The basement is where the philosophy happens. While Ma is upstairs battling her white manager Irvin (Jeremy Shamos) over a bottle of Coca-Cola and the rights to her own voice, the men downstairs are battling over the soul of the Black experience in America. The dialogue is pure August Wilson—rhythmic, dense, and deeply musical. I’ve always felt that the movie’s stage-play roots are its biggest flaw and its greatest weapon. On one hand, you can tell it’s "stagy"—it’s mostly people in two rooms talking. On the other hand, when the talk is this good, who needs a car chase?
The Queen and the Challenger
Viola Davis is a force of nature here. She doesn’t play Ma Rainey; she inhabits her like a fortress. Drenched in sweat and heavy velvet, her Ma is someone who knows exactly how much she is worth and exactly how much the white men in the room want to cheat her. She isn’t "likable" in the traditional sense, and I love the film for that. She’s demanding, stubborn, and suspicious because she has to be. Davis (who we’ve seen excel in other Wilson adaptations like Fences) uses her physical presence to command space, moving with a deliberate, heavy grace that says: The world waits for me.
Then there is Chadwick Boseman. If you only knew him as T’Challa in Black Panther, his turn as Levee will shock you. He is wiry, frantic, and desperately charismatic. There is a scene where he rages against God that left me actually breathless. It is a performance of such raw vulnerability that it feels almost invasive to watch. You can see the ghost of the man he wants to be fighting the reality of the man he is. His chemistry with the veteran band members—especially the soulful, grounded Colman Domingo (recently brilliant in Rustin)—is what gives the movie its heartbeat. They represent the old guard, surviving through stoicism, while Levee is the fire that threatens to burn the whole house down.
From Stage to Stream
Directed by George C. Wolfe, the film does its best to break out of the "filmed play" trap with some vibrant cinematography by Tobias A. Schliessler. The colors are rich—deep oranges, tobacco browns, and the bright, polished yellow of Levee’s new shoes (a recurring symbol of his tragic ambition). The score by Branford Marsalis is, as you’d expect, impeccable, capturing that transition point where the rural blues started to collide with the urban jazz of the north.

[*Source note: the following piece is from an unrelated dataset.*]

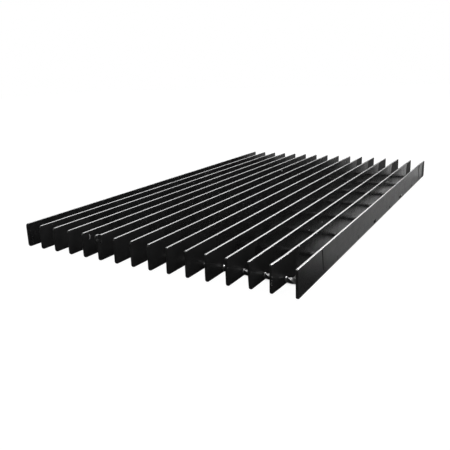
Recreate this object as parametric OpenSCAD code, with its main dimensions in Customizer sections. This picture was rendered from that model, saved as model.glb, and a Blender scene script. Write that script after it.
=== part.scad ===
// Welded steel bar grating panel.
// Deep flat bearing bars stand on edge, side by side, and twisted square cross
// rods are forge-welded across them near one edge. The panel lies with its rod
// side down, so the plain edges of the bars face up. The origin is at the centre
// of the panel's footprint, on the surface that it lies on. X runs across the
// bars, Y runs along them and Z is up. All sizes are in millimetres.

/* [Bearing bars] */
// Number of bearing bars
bar_count = 16; // [3:1:21]
// Distance between the centres of neighbouring bearing bars
bar_pitch = 30.1625; // [23:0.0125:45]
// Depth of a bearing bar, from its lower edge to its upper edge
bar_depth = 38.1; // [25.4:0.1:63.5]
// Thickness of a bearing bar
bar_thickness = 3.175; // [3.175:0.0125:6.35]
// Length of a bearing bar, which is the length of the panel
bar_length = 812.8; // [410:0.2:1220]
// Radius of the upper corners of a bar at its sheared ends, seen from the side
upper_corner_radius = 2.2; // [0.5:0.1:6]
// Radius of the lower corners, which the shear draws rounder
lower_corner_radius = 4.2; // [0.5:0.1:6]

/* [Cross rods] */
// Distance between the centres of neighbouring cross rods
rod_pitch = 101.6; // [50.8:0.1:203.2]
// Distance from the front ends of the bars to the centre of the first rod
first_rod_inset = 44.45; // [12:0.05:120]
// Width of the square rod across its flats
rod_size = 6.35; // [5:0.05:8]
// Quarter turns of twist from one bearing bar to the next
quarter_turns = 3; // [1:1:4]
// Straight steps that make up each quarter turn
steps_per_quarter = 2; // [2:1:4]

/* [Welds] */
// How far the squeezed-out metal of a weld stands out from the face of a bar
upset_height = 1.2; // [0.5:0.1:3]
// How far the squeezed-out metal reaches past the corners of the rod
upset_margin = 0.3; // [0.1:0.05:1]
// Gap between the lowest point of a weld and the lower edges of the bars
weld_gap = 0.2; // [0.1:0.05:2]

/* [Hidden] */

quarter = 90;
gap_count = bar_count - 1;
first_bar_x = -gap_count * bar_pitch / 2;

// The rod's corners turn on a circle, and the metal squeezed out of the bar at
// each weld is an octagon round that circle, just above the bars' lower edges.
rod_corner_radius = rod_size / sqrt(2);
upset_radius = rod_corner_radius + upset_margin;
rod_axis_z = upset_radius + weld_gap;

// As many rods as fit before the rounded corners at the far ends of the bars.
last_rod_room = bar_length - first_rod_inset - lower_corner_radius - upset_radius;
rod_count = floor(last_rod_room / rod_pitch) + 1;
first_rod_y = first_rod_inset - bar_length / 2;

// The twist makes whole quarter turns from bar to bar, so the rod lies flat in
// every bar. Its ends are welded into the outer bars, whose faces stay whole.
rod_length = gap_count * bar_pitch;
rod_quarters = gap_count * quarter_turns;

// Side view of a bar, with its length along X and its depth along Y: a sheet with
// its corners cut off straight, and a circle that rounds each of the four.
module bar_outline() {
    end_x = bar_length / 2;
    lower_x = end_x - lower_corner_radius;
    upper_x = end_x - upper_corner_radius;
    upper_y = bar_depth - upper_corner_radius;
    polygon([
        [-lower_x, 0], [lower_x, 0],
        [end_x, lower_corner_radius], [end_x, upper_y],
        [upper_x, bar_depth], [-upper_x, bar_depth],
        [-end_x, upper_y], [-end_x, lower_corner_radius]
    ]);
    for (end = [-1, 1]) {
        translate([end * lower_x, lower_corner_radius])
            circle(lower_corner_radius, $fn = 32);
        translate([end * upper_x, upper_y])
            circle(upper_corner_radius, $fn = 32);
    }
}

module bearing_bar() {
    rotate([90, 0, 90])
        linear_extrude(height = bar_thickness, center = true)
            bar_outline();
}

// The square rod is twisted like a right-hand screw, which is a negative twist.
module cross_rod() {
    translate([first_bar_x, 0, 0])
        rotate([0, 90, 0])
            linear_extrude(height = rod_length, twist = -rod_quarters * quarter,
                slices = rod_quarters * steps_per_quarter, segments = 4)
                square(rod_size, center = true);
}

// The metal squeezed out round the rod, from one place across a bar to another.
module weld_upset(from, to) {
    translate([from, 0, 0])
        rotate([0, 90, 0])
            cylinder(h = to - from, r = upset_radius, $fn = 8);
}

// One rod's welds. The outer faces of the outer bars are dressed flush.
module rod_welds() {
    proud = bar_thickness / 2 + upset_height;
    flush = bar_thickness / 4;
    for (i = [0 : gap_count])
        translate([first_bar_x + i * bar_pitch, 0, 0])
            weld_upset(i == 0 ? -flush : -proud, i == gap_count ? flush : proud);
}

module grating_panel() {
    color([0.06, 0.06, 0.065])
    union() {
        for (i = [0 : gap_count])
            translate([first_bar_x + i * bar_pitch, 0, 0])
                bearing_bar();
        for (j = [0 : rod_count - 1])
            translate([0, first_rod_y + j * rod_pitch, rod_axis_z]) {
                cross_rod();
                rod_welds();
            }
    }
}

grating_panel();
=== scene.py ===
# %% [markdown]
# # A welded steel grating panel
#
# Bar grating is made by laying flat steel bars on edge, side by side, and pressing twisted square
# rods down into their edges while a strong current melts the two together. The finished panel is
# sheared to size and dipped in glossy black paint. This lesson builds such a panel around a CAD
# model of it: the bars, the rods, the metal squeezed out at each weld, the paint and its flaws,
# and last a small studio.

# %% Load the CAD frame
import math
import random

import bmesh
import bpy
from mathutils import Matrix, Quaternion, Vector


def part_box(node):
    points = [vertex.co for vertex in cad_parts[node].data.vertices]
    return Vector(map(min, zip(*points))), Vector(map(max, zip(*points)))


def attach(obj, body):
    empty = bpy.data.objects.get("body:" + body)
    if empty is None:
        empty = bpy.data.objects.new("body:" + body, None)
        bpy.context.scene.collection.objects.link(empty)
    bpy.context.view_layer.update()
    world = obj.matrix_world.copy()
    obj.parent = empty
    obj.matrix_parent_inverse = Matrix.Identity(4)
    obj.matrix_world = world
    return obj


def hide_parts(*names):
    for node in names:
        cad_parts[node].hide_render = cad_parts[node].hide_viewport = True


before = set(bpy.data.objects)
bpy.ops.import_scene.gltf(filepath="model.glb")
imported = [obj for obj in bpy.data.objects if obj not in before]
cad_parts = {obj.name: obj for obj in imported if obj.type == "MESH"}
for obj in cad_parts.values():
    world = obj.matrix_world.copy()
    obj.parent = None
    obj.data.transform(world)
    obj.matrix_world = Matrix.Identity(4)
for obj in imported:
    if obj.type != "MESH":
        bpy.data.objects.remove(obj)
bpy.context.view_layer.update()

# %% [markdown]
# ## Sizes
#
# The overall sizes come from the CAD node, so the looks can't drift away from the construction.
# Only the counts and the stock sizes, which a box can't tell, are written here. They are the
# usual ones for this kind of grating, as remembered. The place of the first rod is fitted instead.

# %% Sizes
MM = 0.001
TOUCH = 0.01 * MM
NODE = "grating_panel"
node_low, node_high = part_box(NODE)
bar_count = 16
bar_thickness = 3.175 * MM
bar_length = node_high.y - node_low.y
bar_depth = node_high.z - node_low.z
bar_pitch = (node_high.x - node_low.x - bar_thickness) / (bar_count - 1)
bar_xs = [node_low.x + bar_thickness / 2 + i * bar_pitch for i in range(bar_count)]

rod_size = 6.35 * MM
rod_pitch = 101.6 * MM
rod_count = 8
first_rod = 44.45 * MM
rod_ys = [node_low.y + first_rod + j * rod_pitch for j in range(rod_count)]
upset_margin = 0.3 * MM
upset_height = 1.2 * MM
weld_gap = 0.2 * MM
rod_axis_z = node_low.z + rod_size / math.sqrt(2) + upset_margin + weld_gap
quarter_turns = 3
print(f"{bar_count} bars at {bar_pitch / MM:.4f} mm, {rod_count} rods at {rod_pitch / MM:.1f} mm")

# %% [markdown]
# ## Modelling helpers
#
# Blender's operators act on whatever is selected and active, so each helper first clears the
# selection. Vertices, edges and faces are picked in code by their place or direction, which does
# what a careful hand would do with the mouse.

# %% Helpers for selecting
def deselect_all():
    if bpy.context.mode != "OBJECT":
        bpy.ops.object.mode_set(mode="OBJECT")
    bpy.ops.object.select_all(action="DESELECT")


def make_active(piece):
    deselect_all()
    piece.select_set(True)
    bpy.context.view_layer.objects.active = piece


def edit_select(kind, wanted):
    """In edit mode, selects only the vertices, edges or faces that wanted() accepts."""
    bpy.ops.mesh.select_mode(type=kind)
    bpy.ops.mesh.select_all(action="DESELECT")
    mesh = bmesh.from_edit_mesh(bpy.context.object.data)
    mesh.normal_update()
    items = {"VERT": mesh.verts, "EDGE": mesh.edges, "FACE": mesh.faces}[kind]
    chosen = [item for item in items if wanted(item)]
    for item in chosen:
        item.select_set(True)
    bmesh.update_edit_mesh(bpy.context.object.data)
    return len(chosen)


def runs_along(edge, axis):
    run = edge.verts[1].co - edge.verts[0].co
    return abs(run[axis]) > 0.99 * run.length


# %% [markdown]
# The second set of helpers makes and copies pieces. A finished piece keeps its place in its mesh
# and not in its object, so every object stays at the origin.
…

In our current era of "content" saturation, Ma Rainey’s Black Bottom stands out because it demands you actually sit still and listen. It’s a product of the Denzel Washington-led initiative to bring Wilson’s "Century Cycle" to the screen, and it feels like a vital piece of preservation. It’s a film that talks about the commodification of Black art in a way that feels incredibly relevant today, as we navigate new conversations about ownership and representation in the streaming age.
Apparently, Viola Davis wore a "fat suit" padded with sand to achieve Ma's silhouette, and she insisted on the smeared, heavy makeup to mimic the look of a performer who had been sweating under stage lights for decades. It’s those small, gritty details that stop the film from feeling like a museum piece.
This isn't a "fun" movie in the popcorn-munching sense, but it is deeply satisfying. It’s a masterclass in ensemble acting and a bittersweet farewell to a performer who left it all on the floor. While the ending is a gut-punch that lingers long after the credits crawl, the journey there is filled with the kind of language and passion that reminds me why I love movies that aren't afraid to just let actors act. If you’ve been scrolling past it on your watchlist, do yourself a favor: turn off the leaf blower, grab a cold drink, and let Ma Rainey tell you how it is.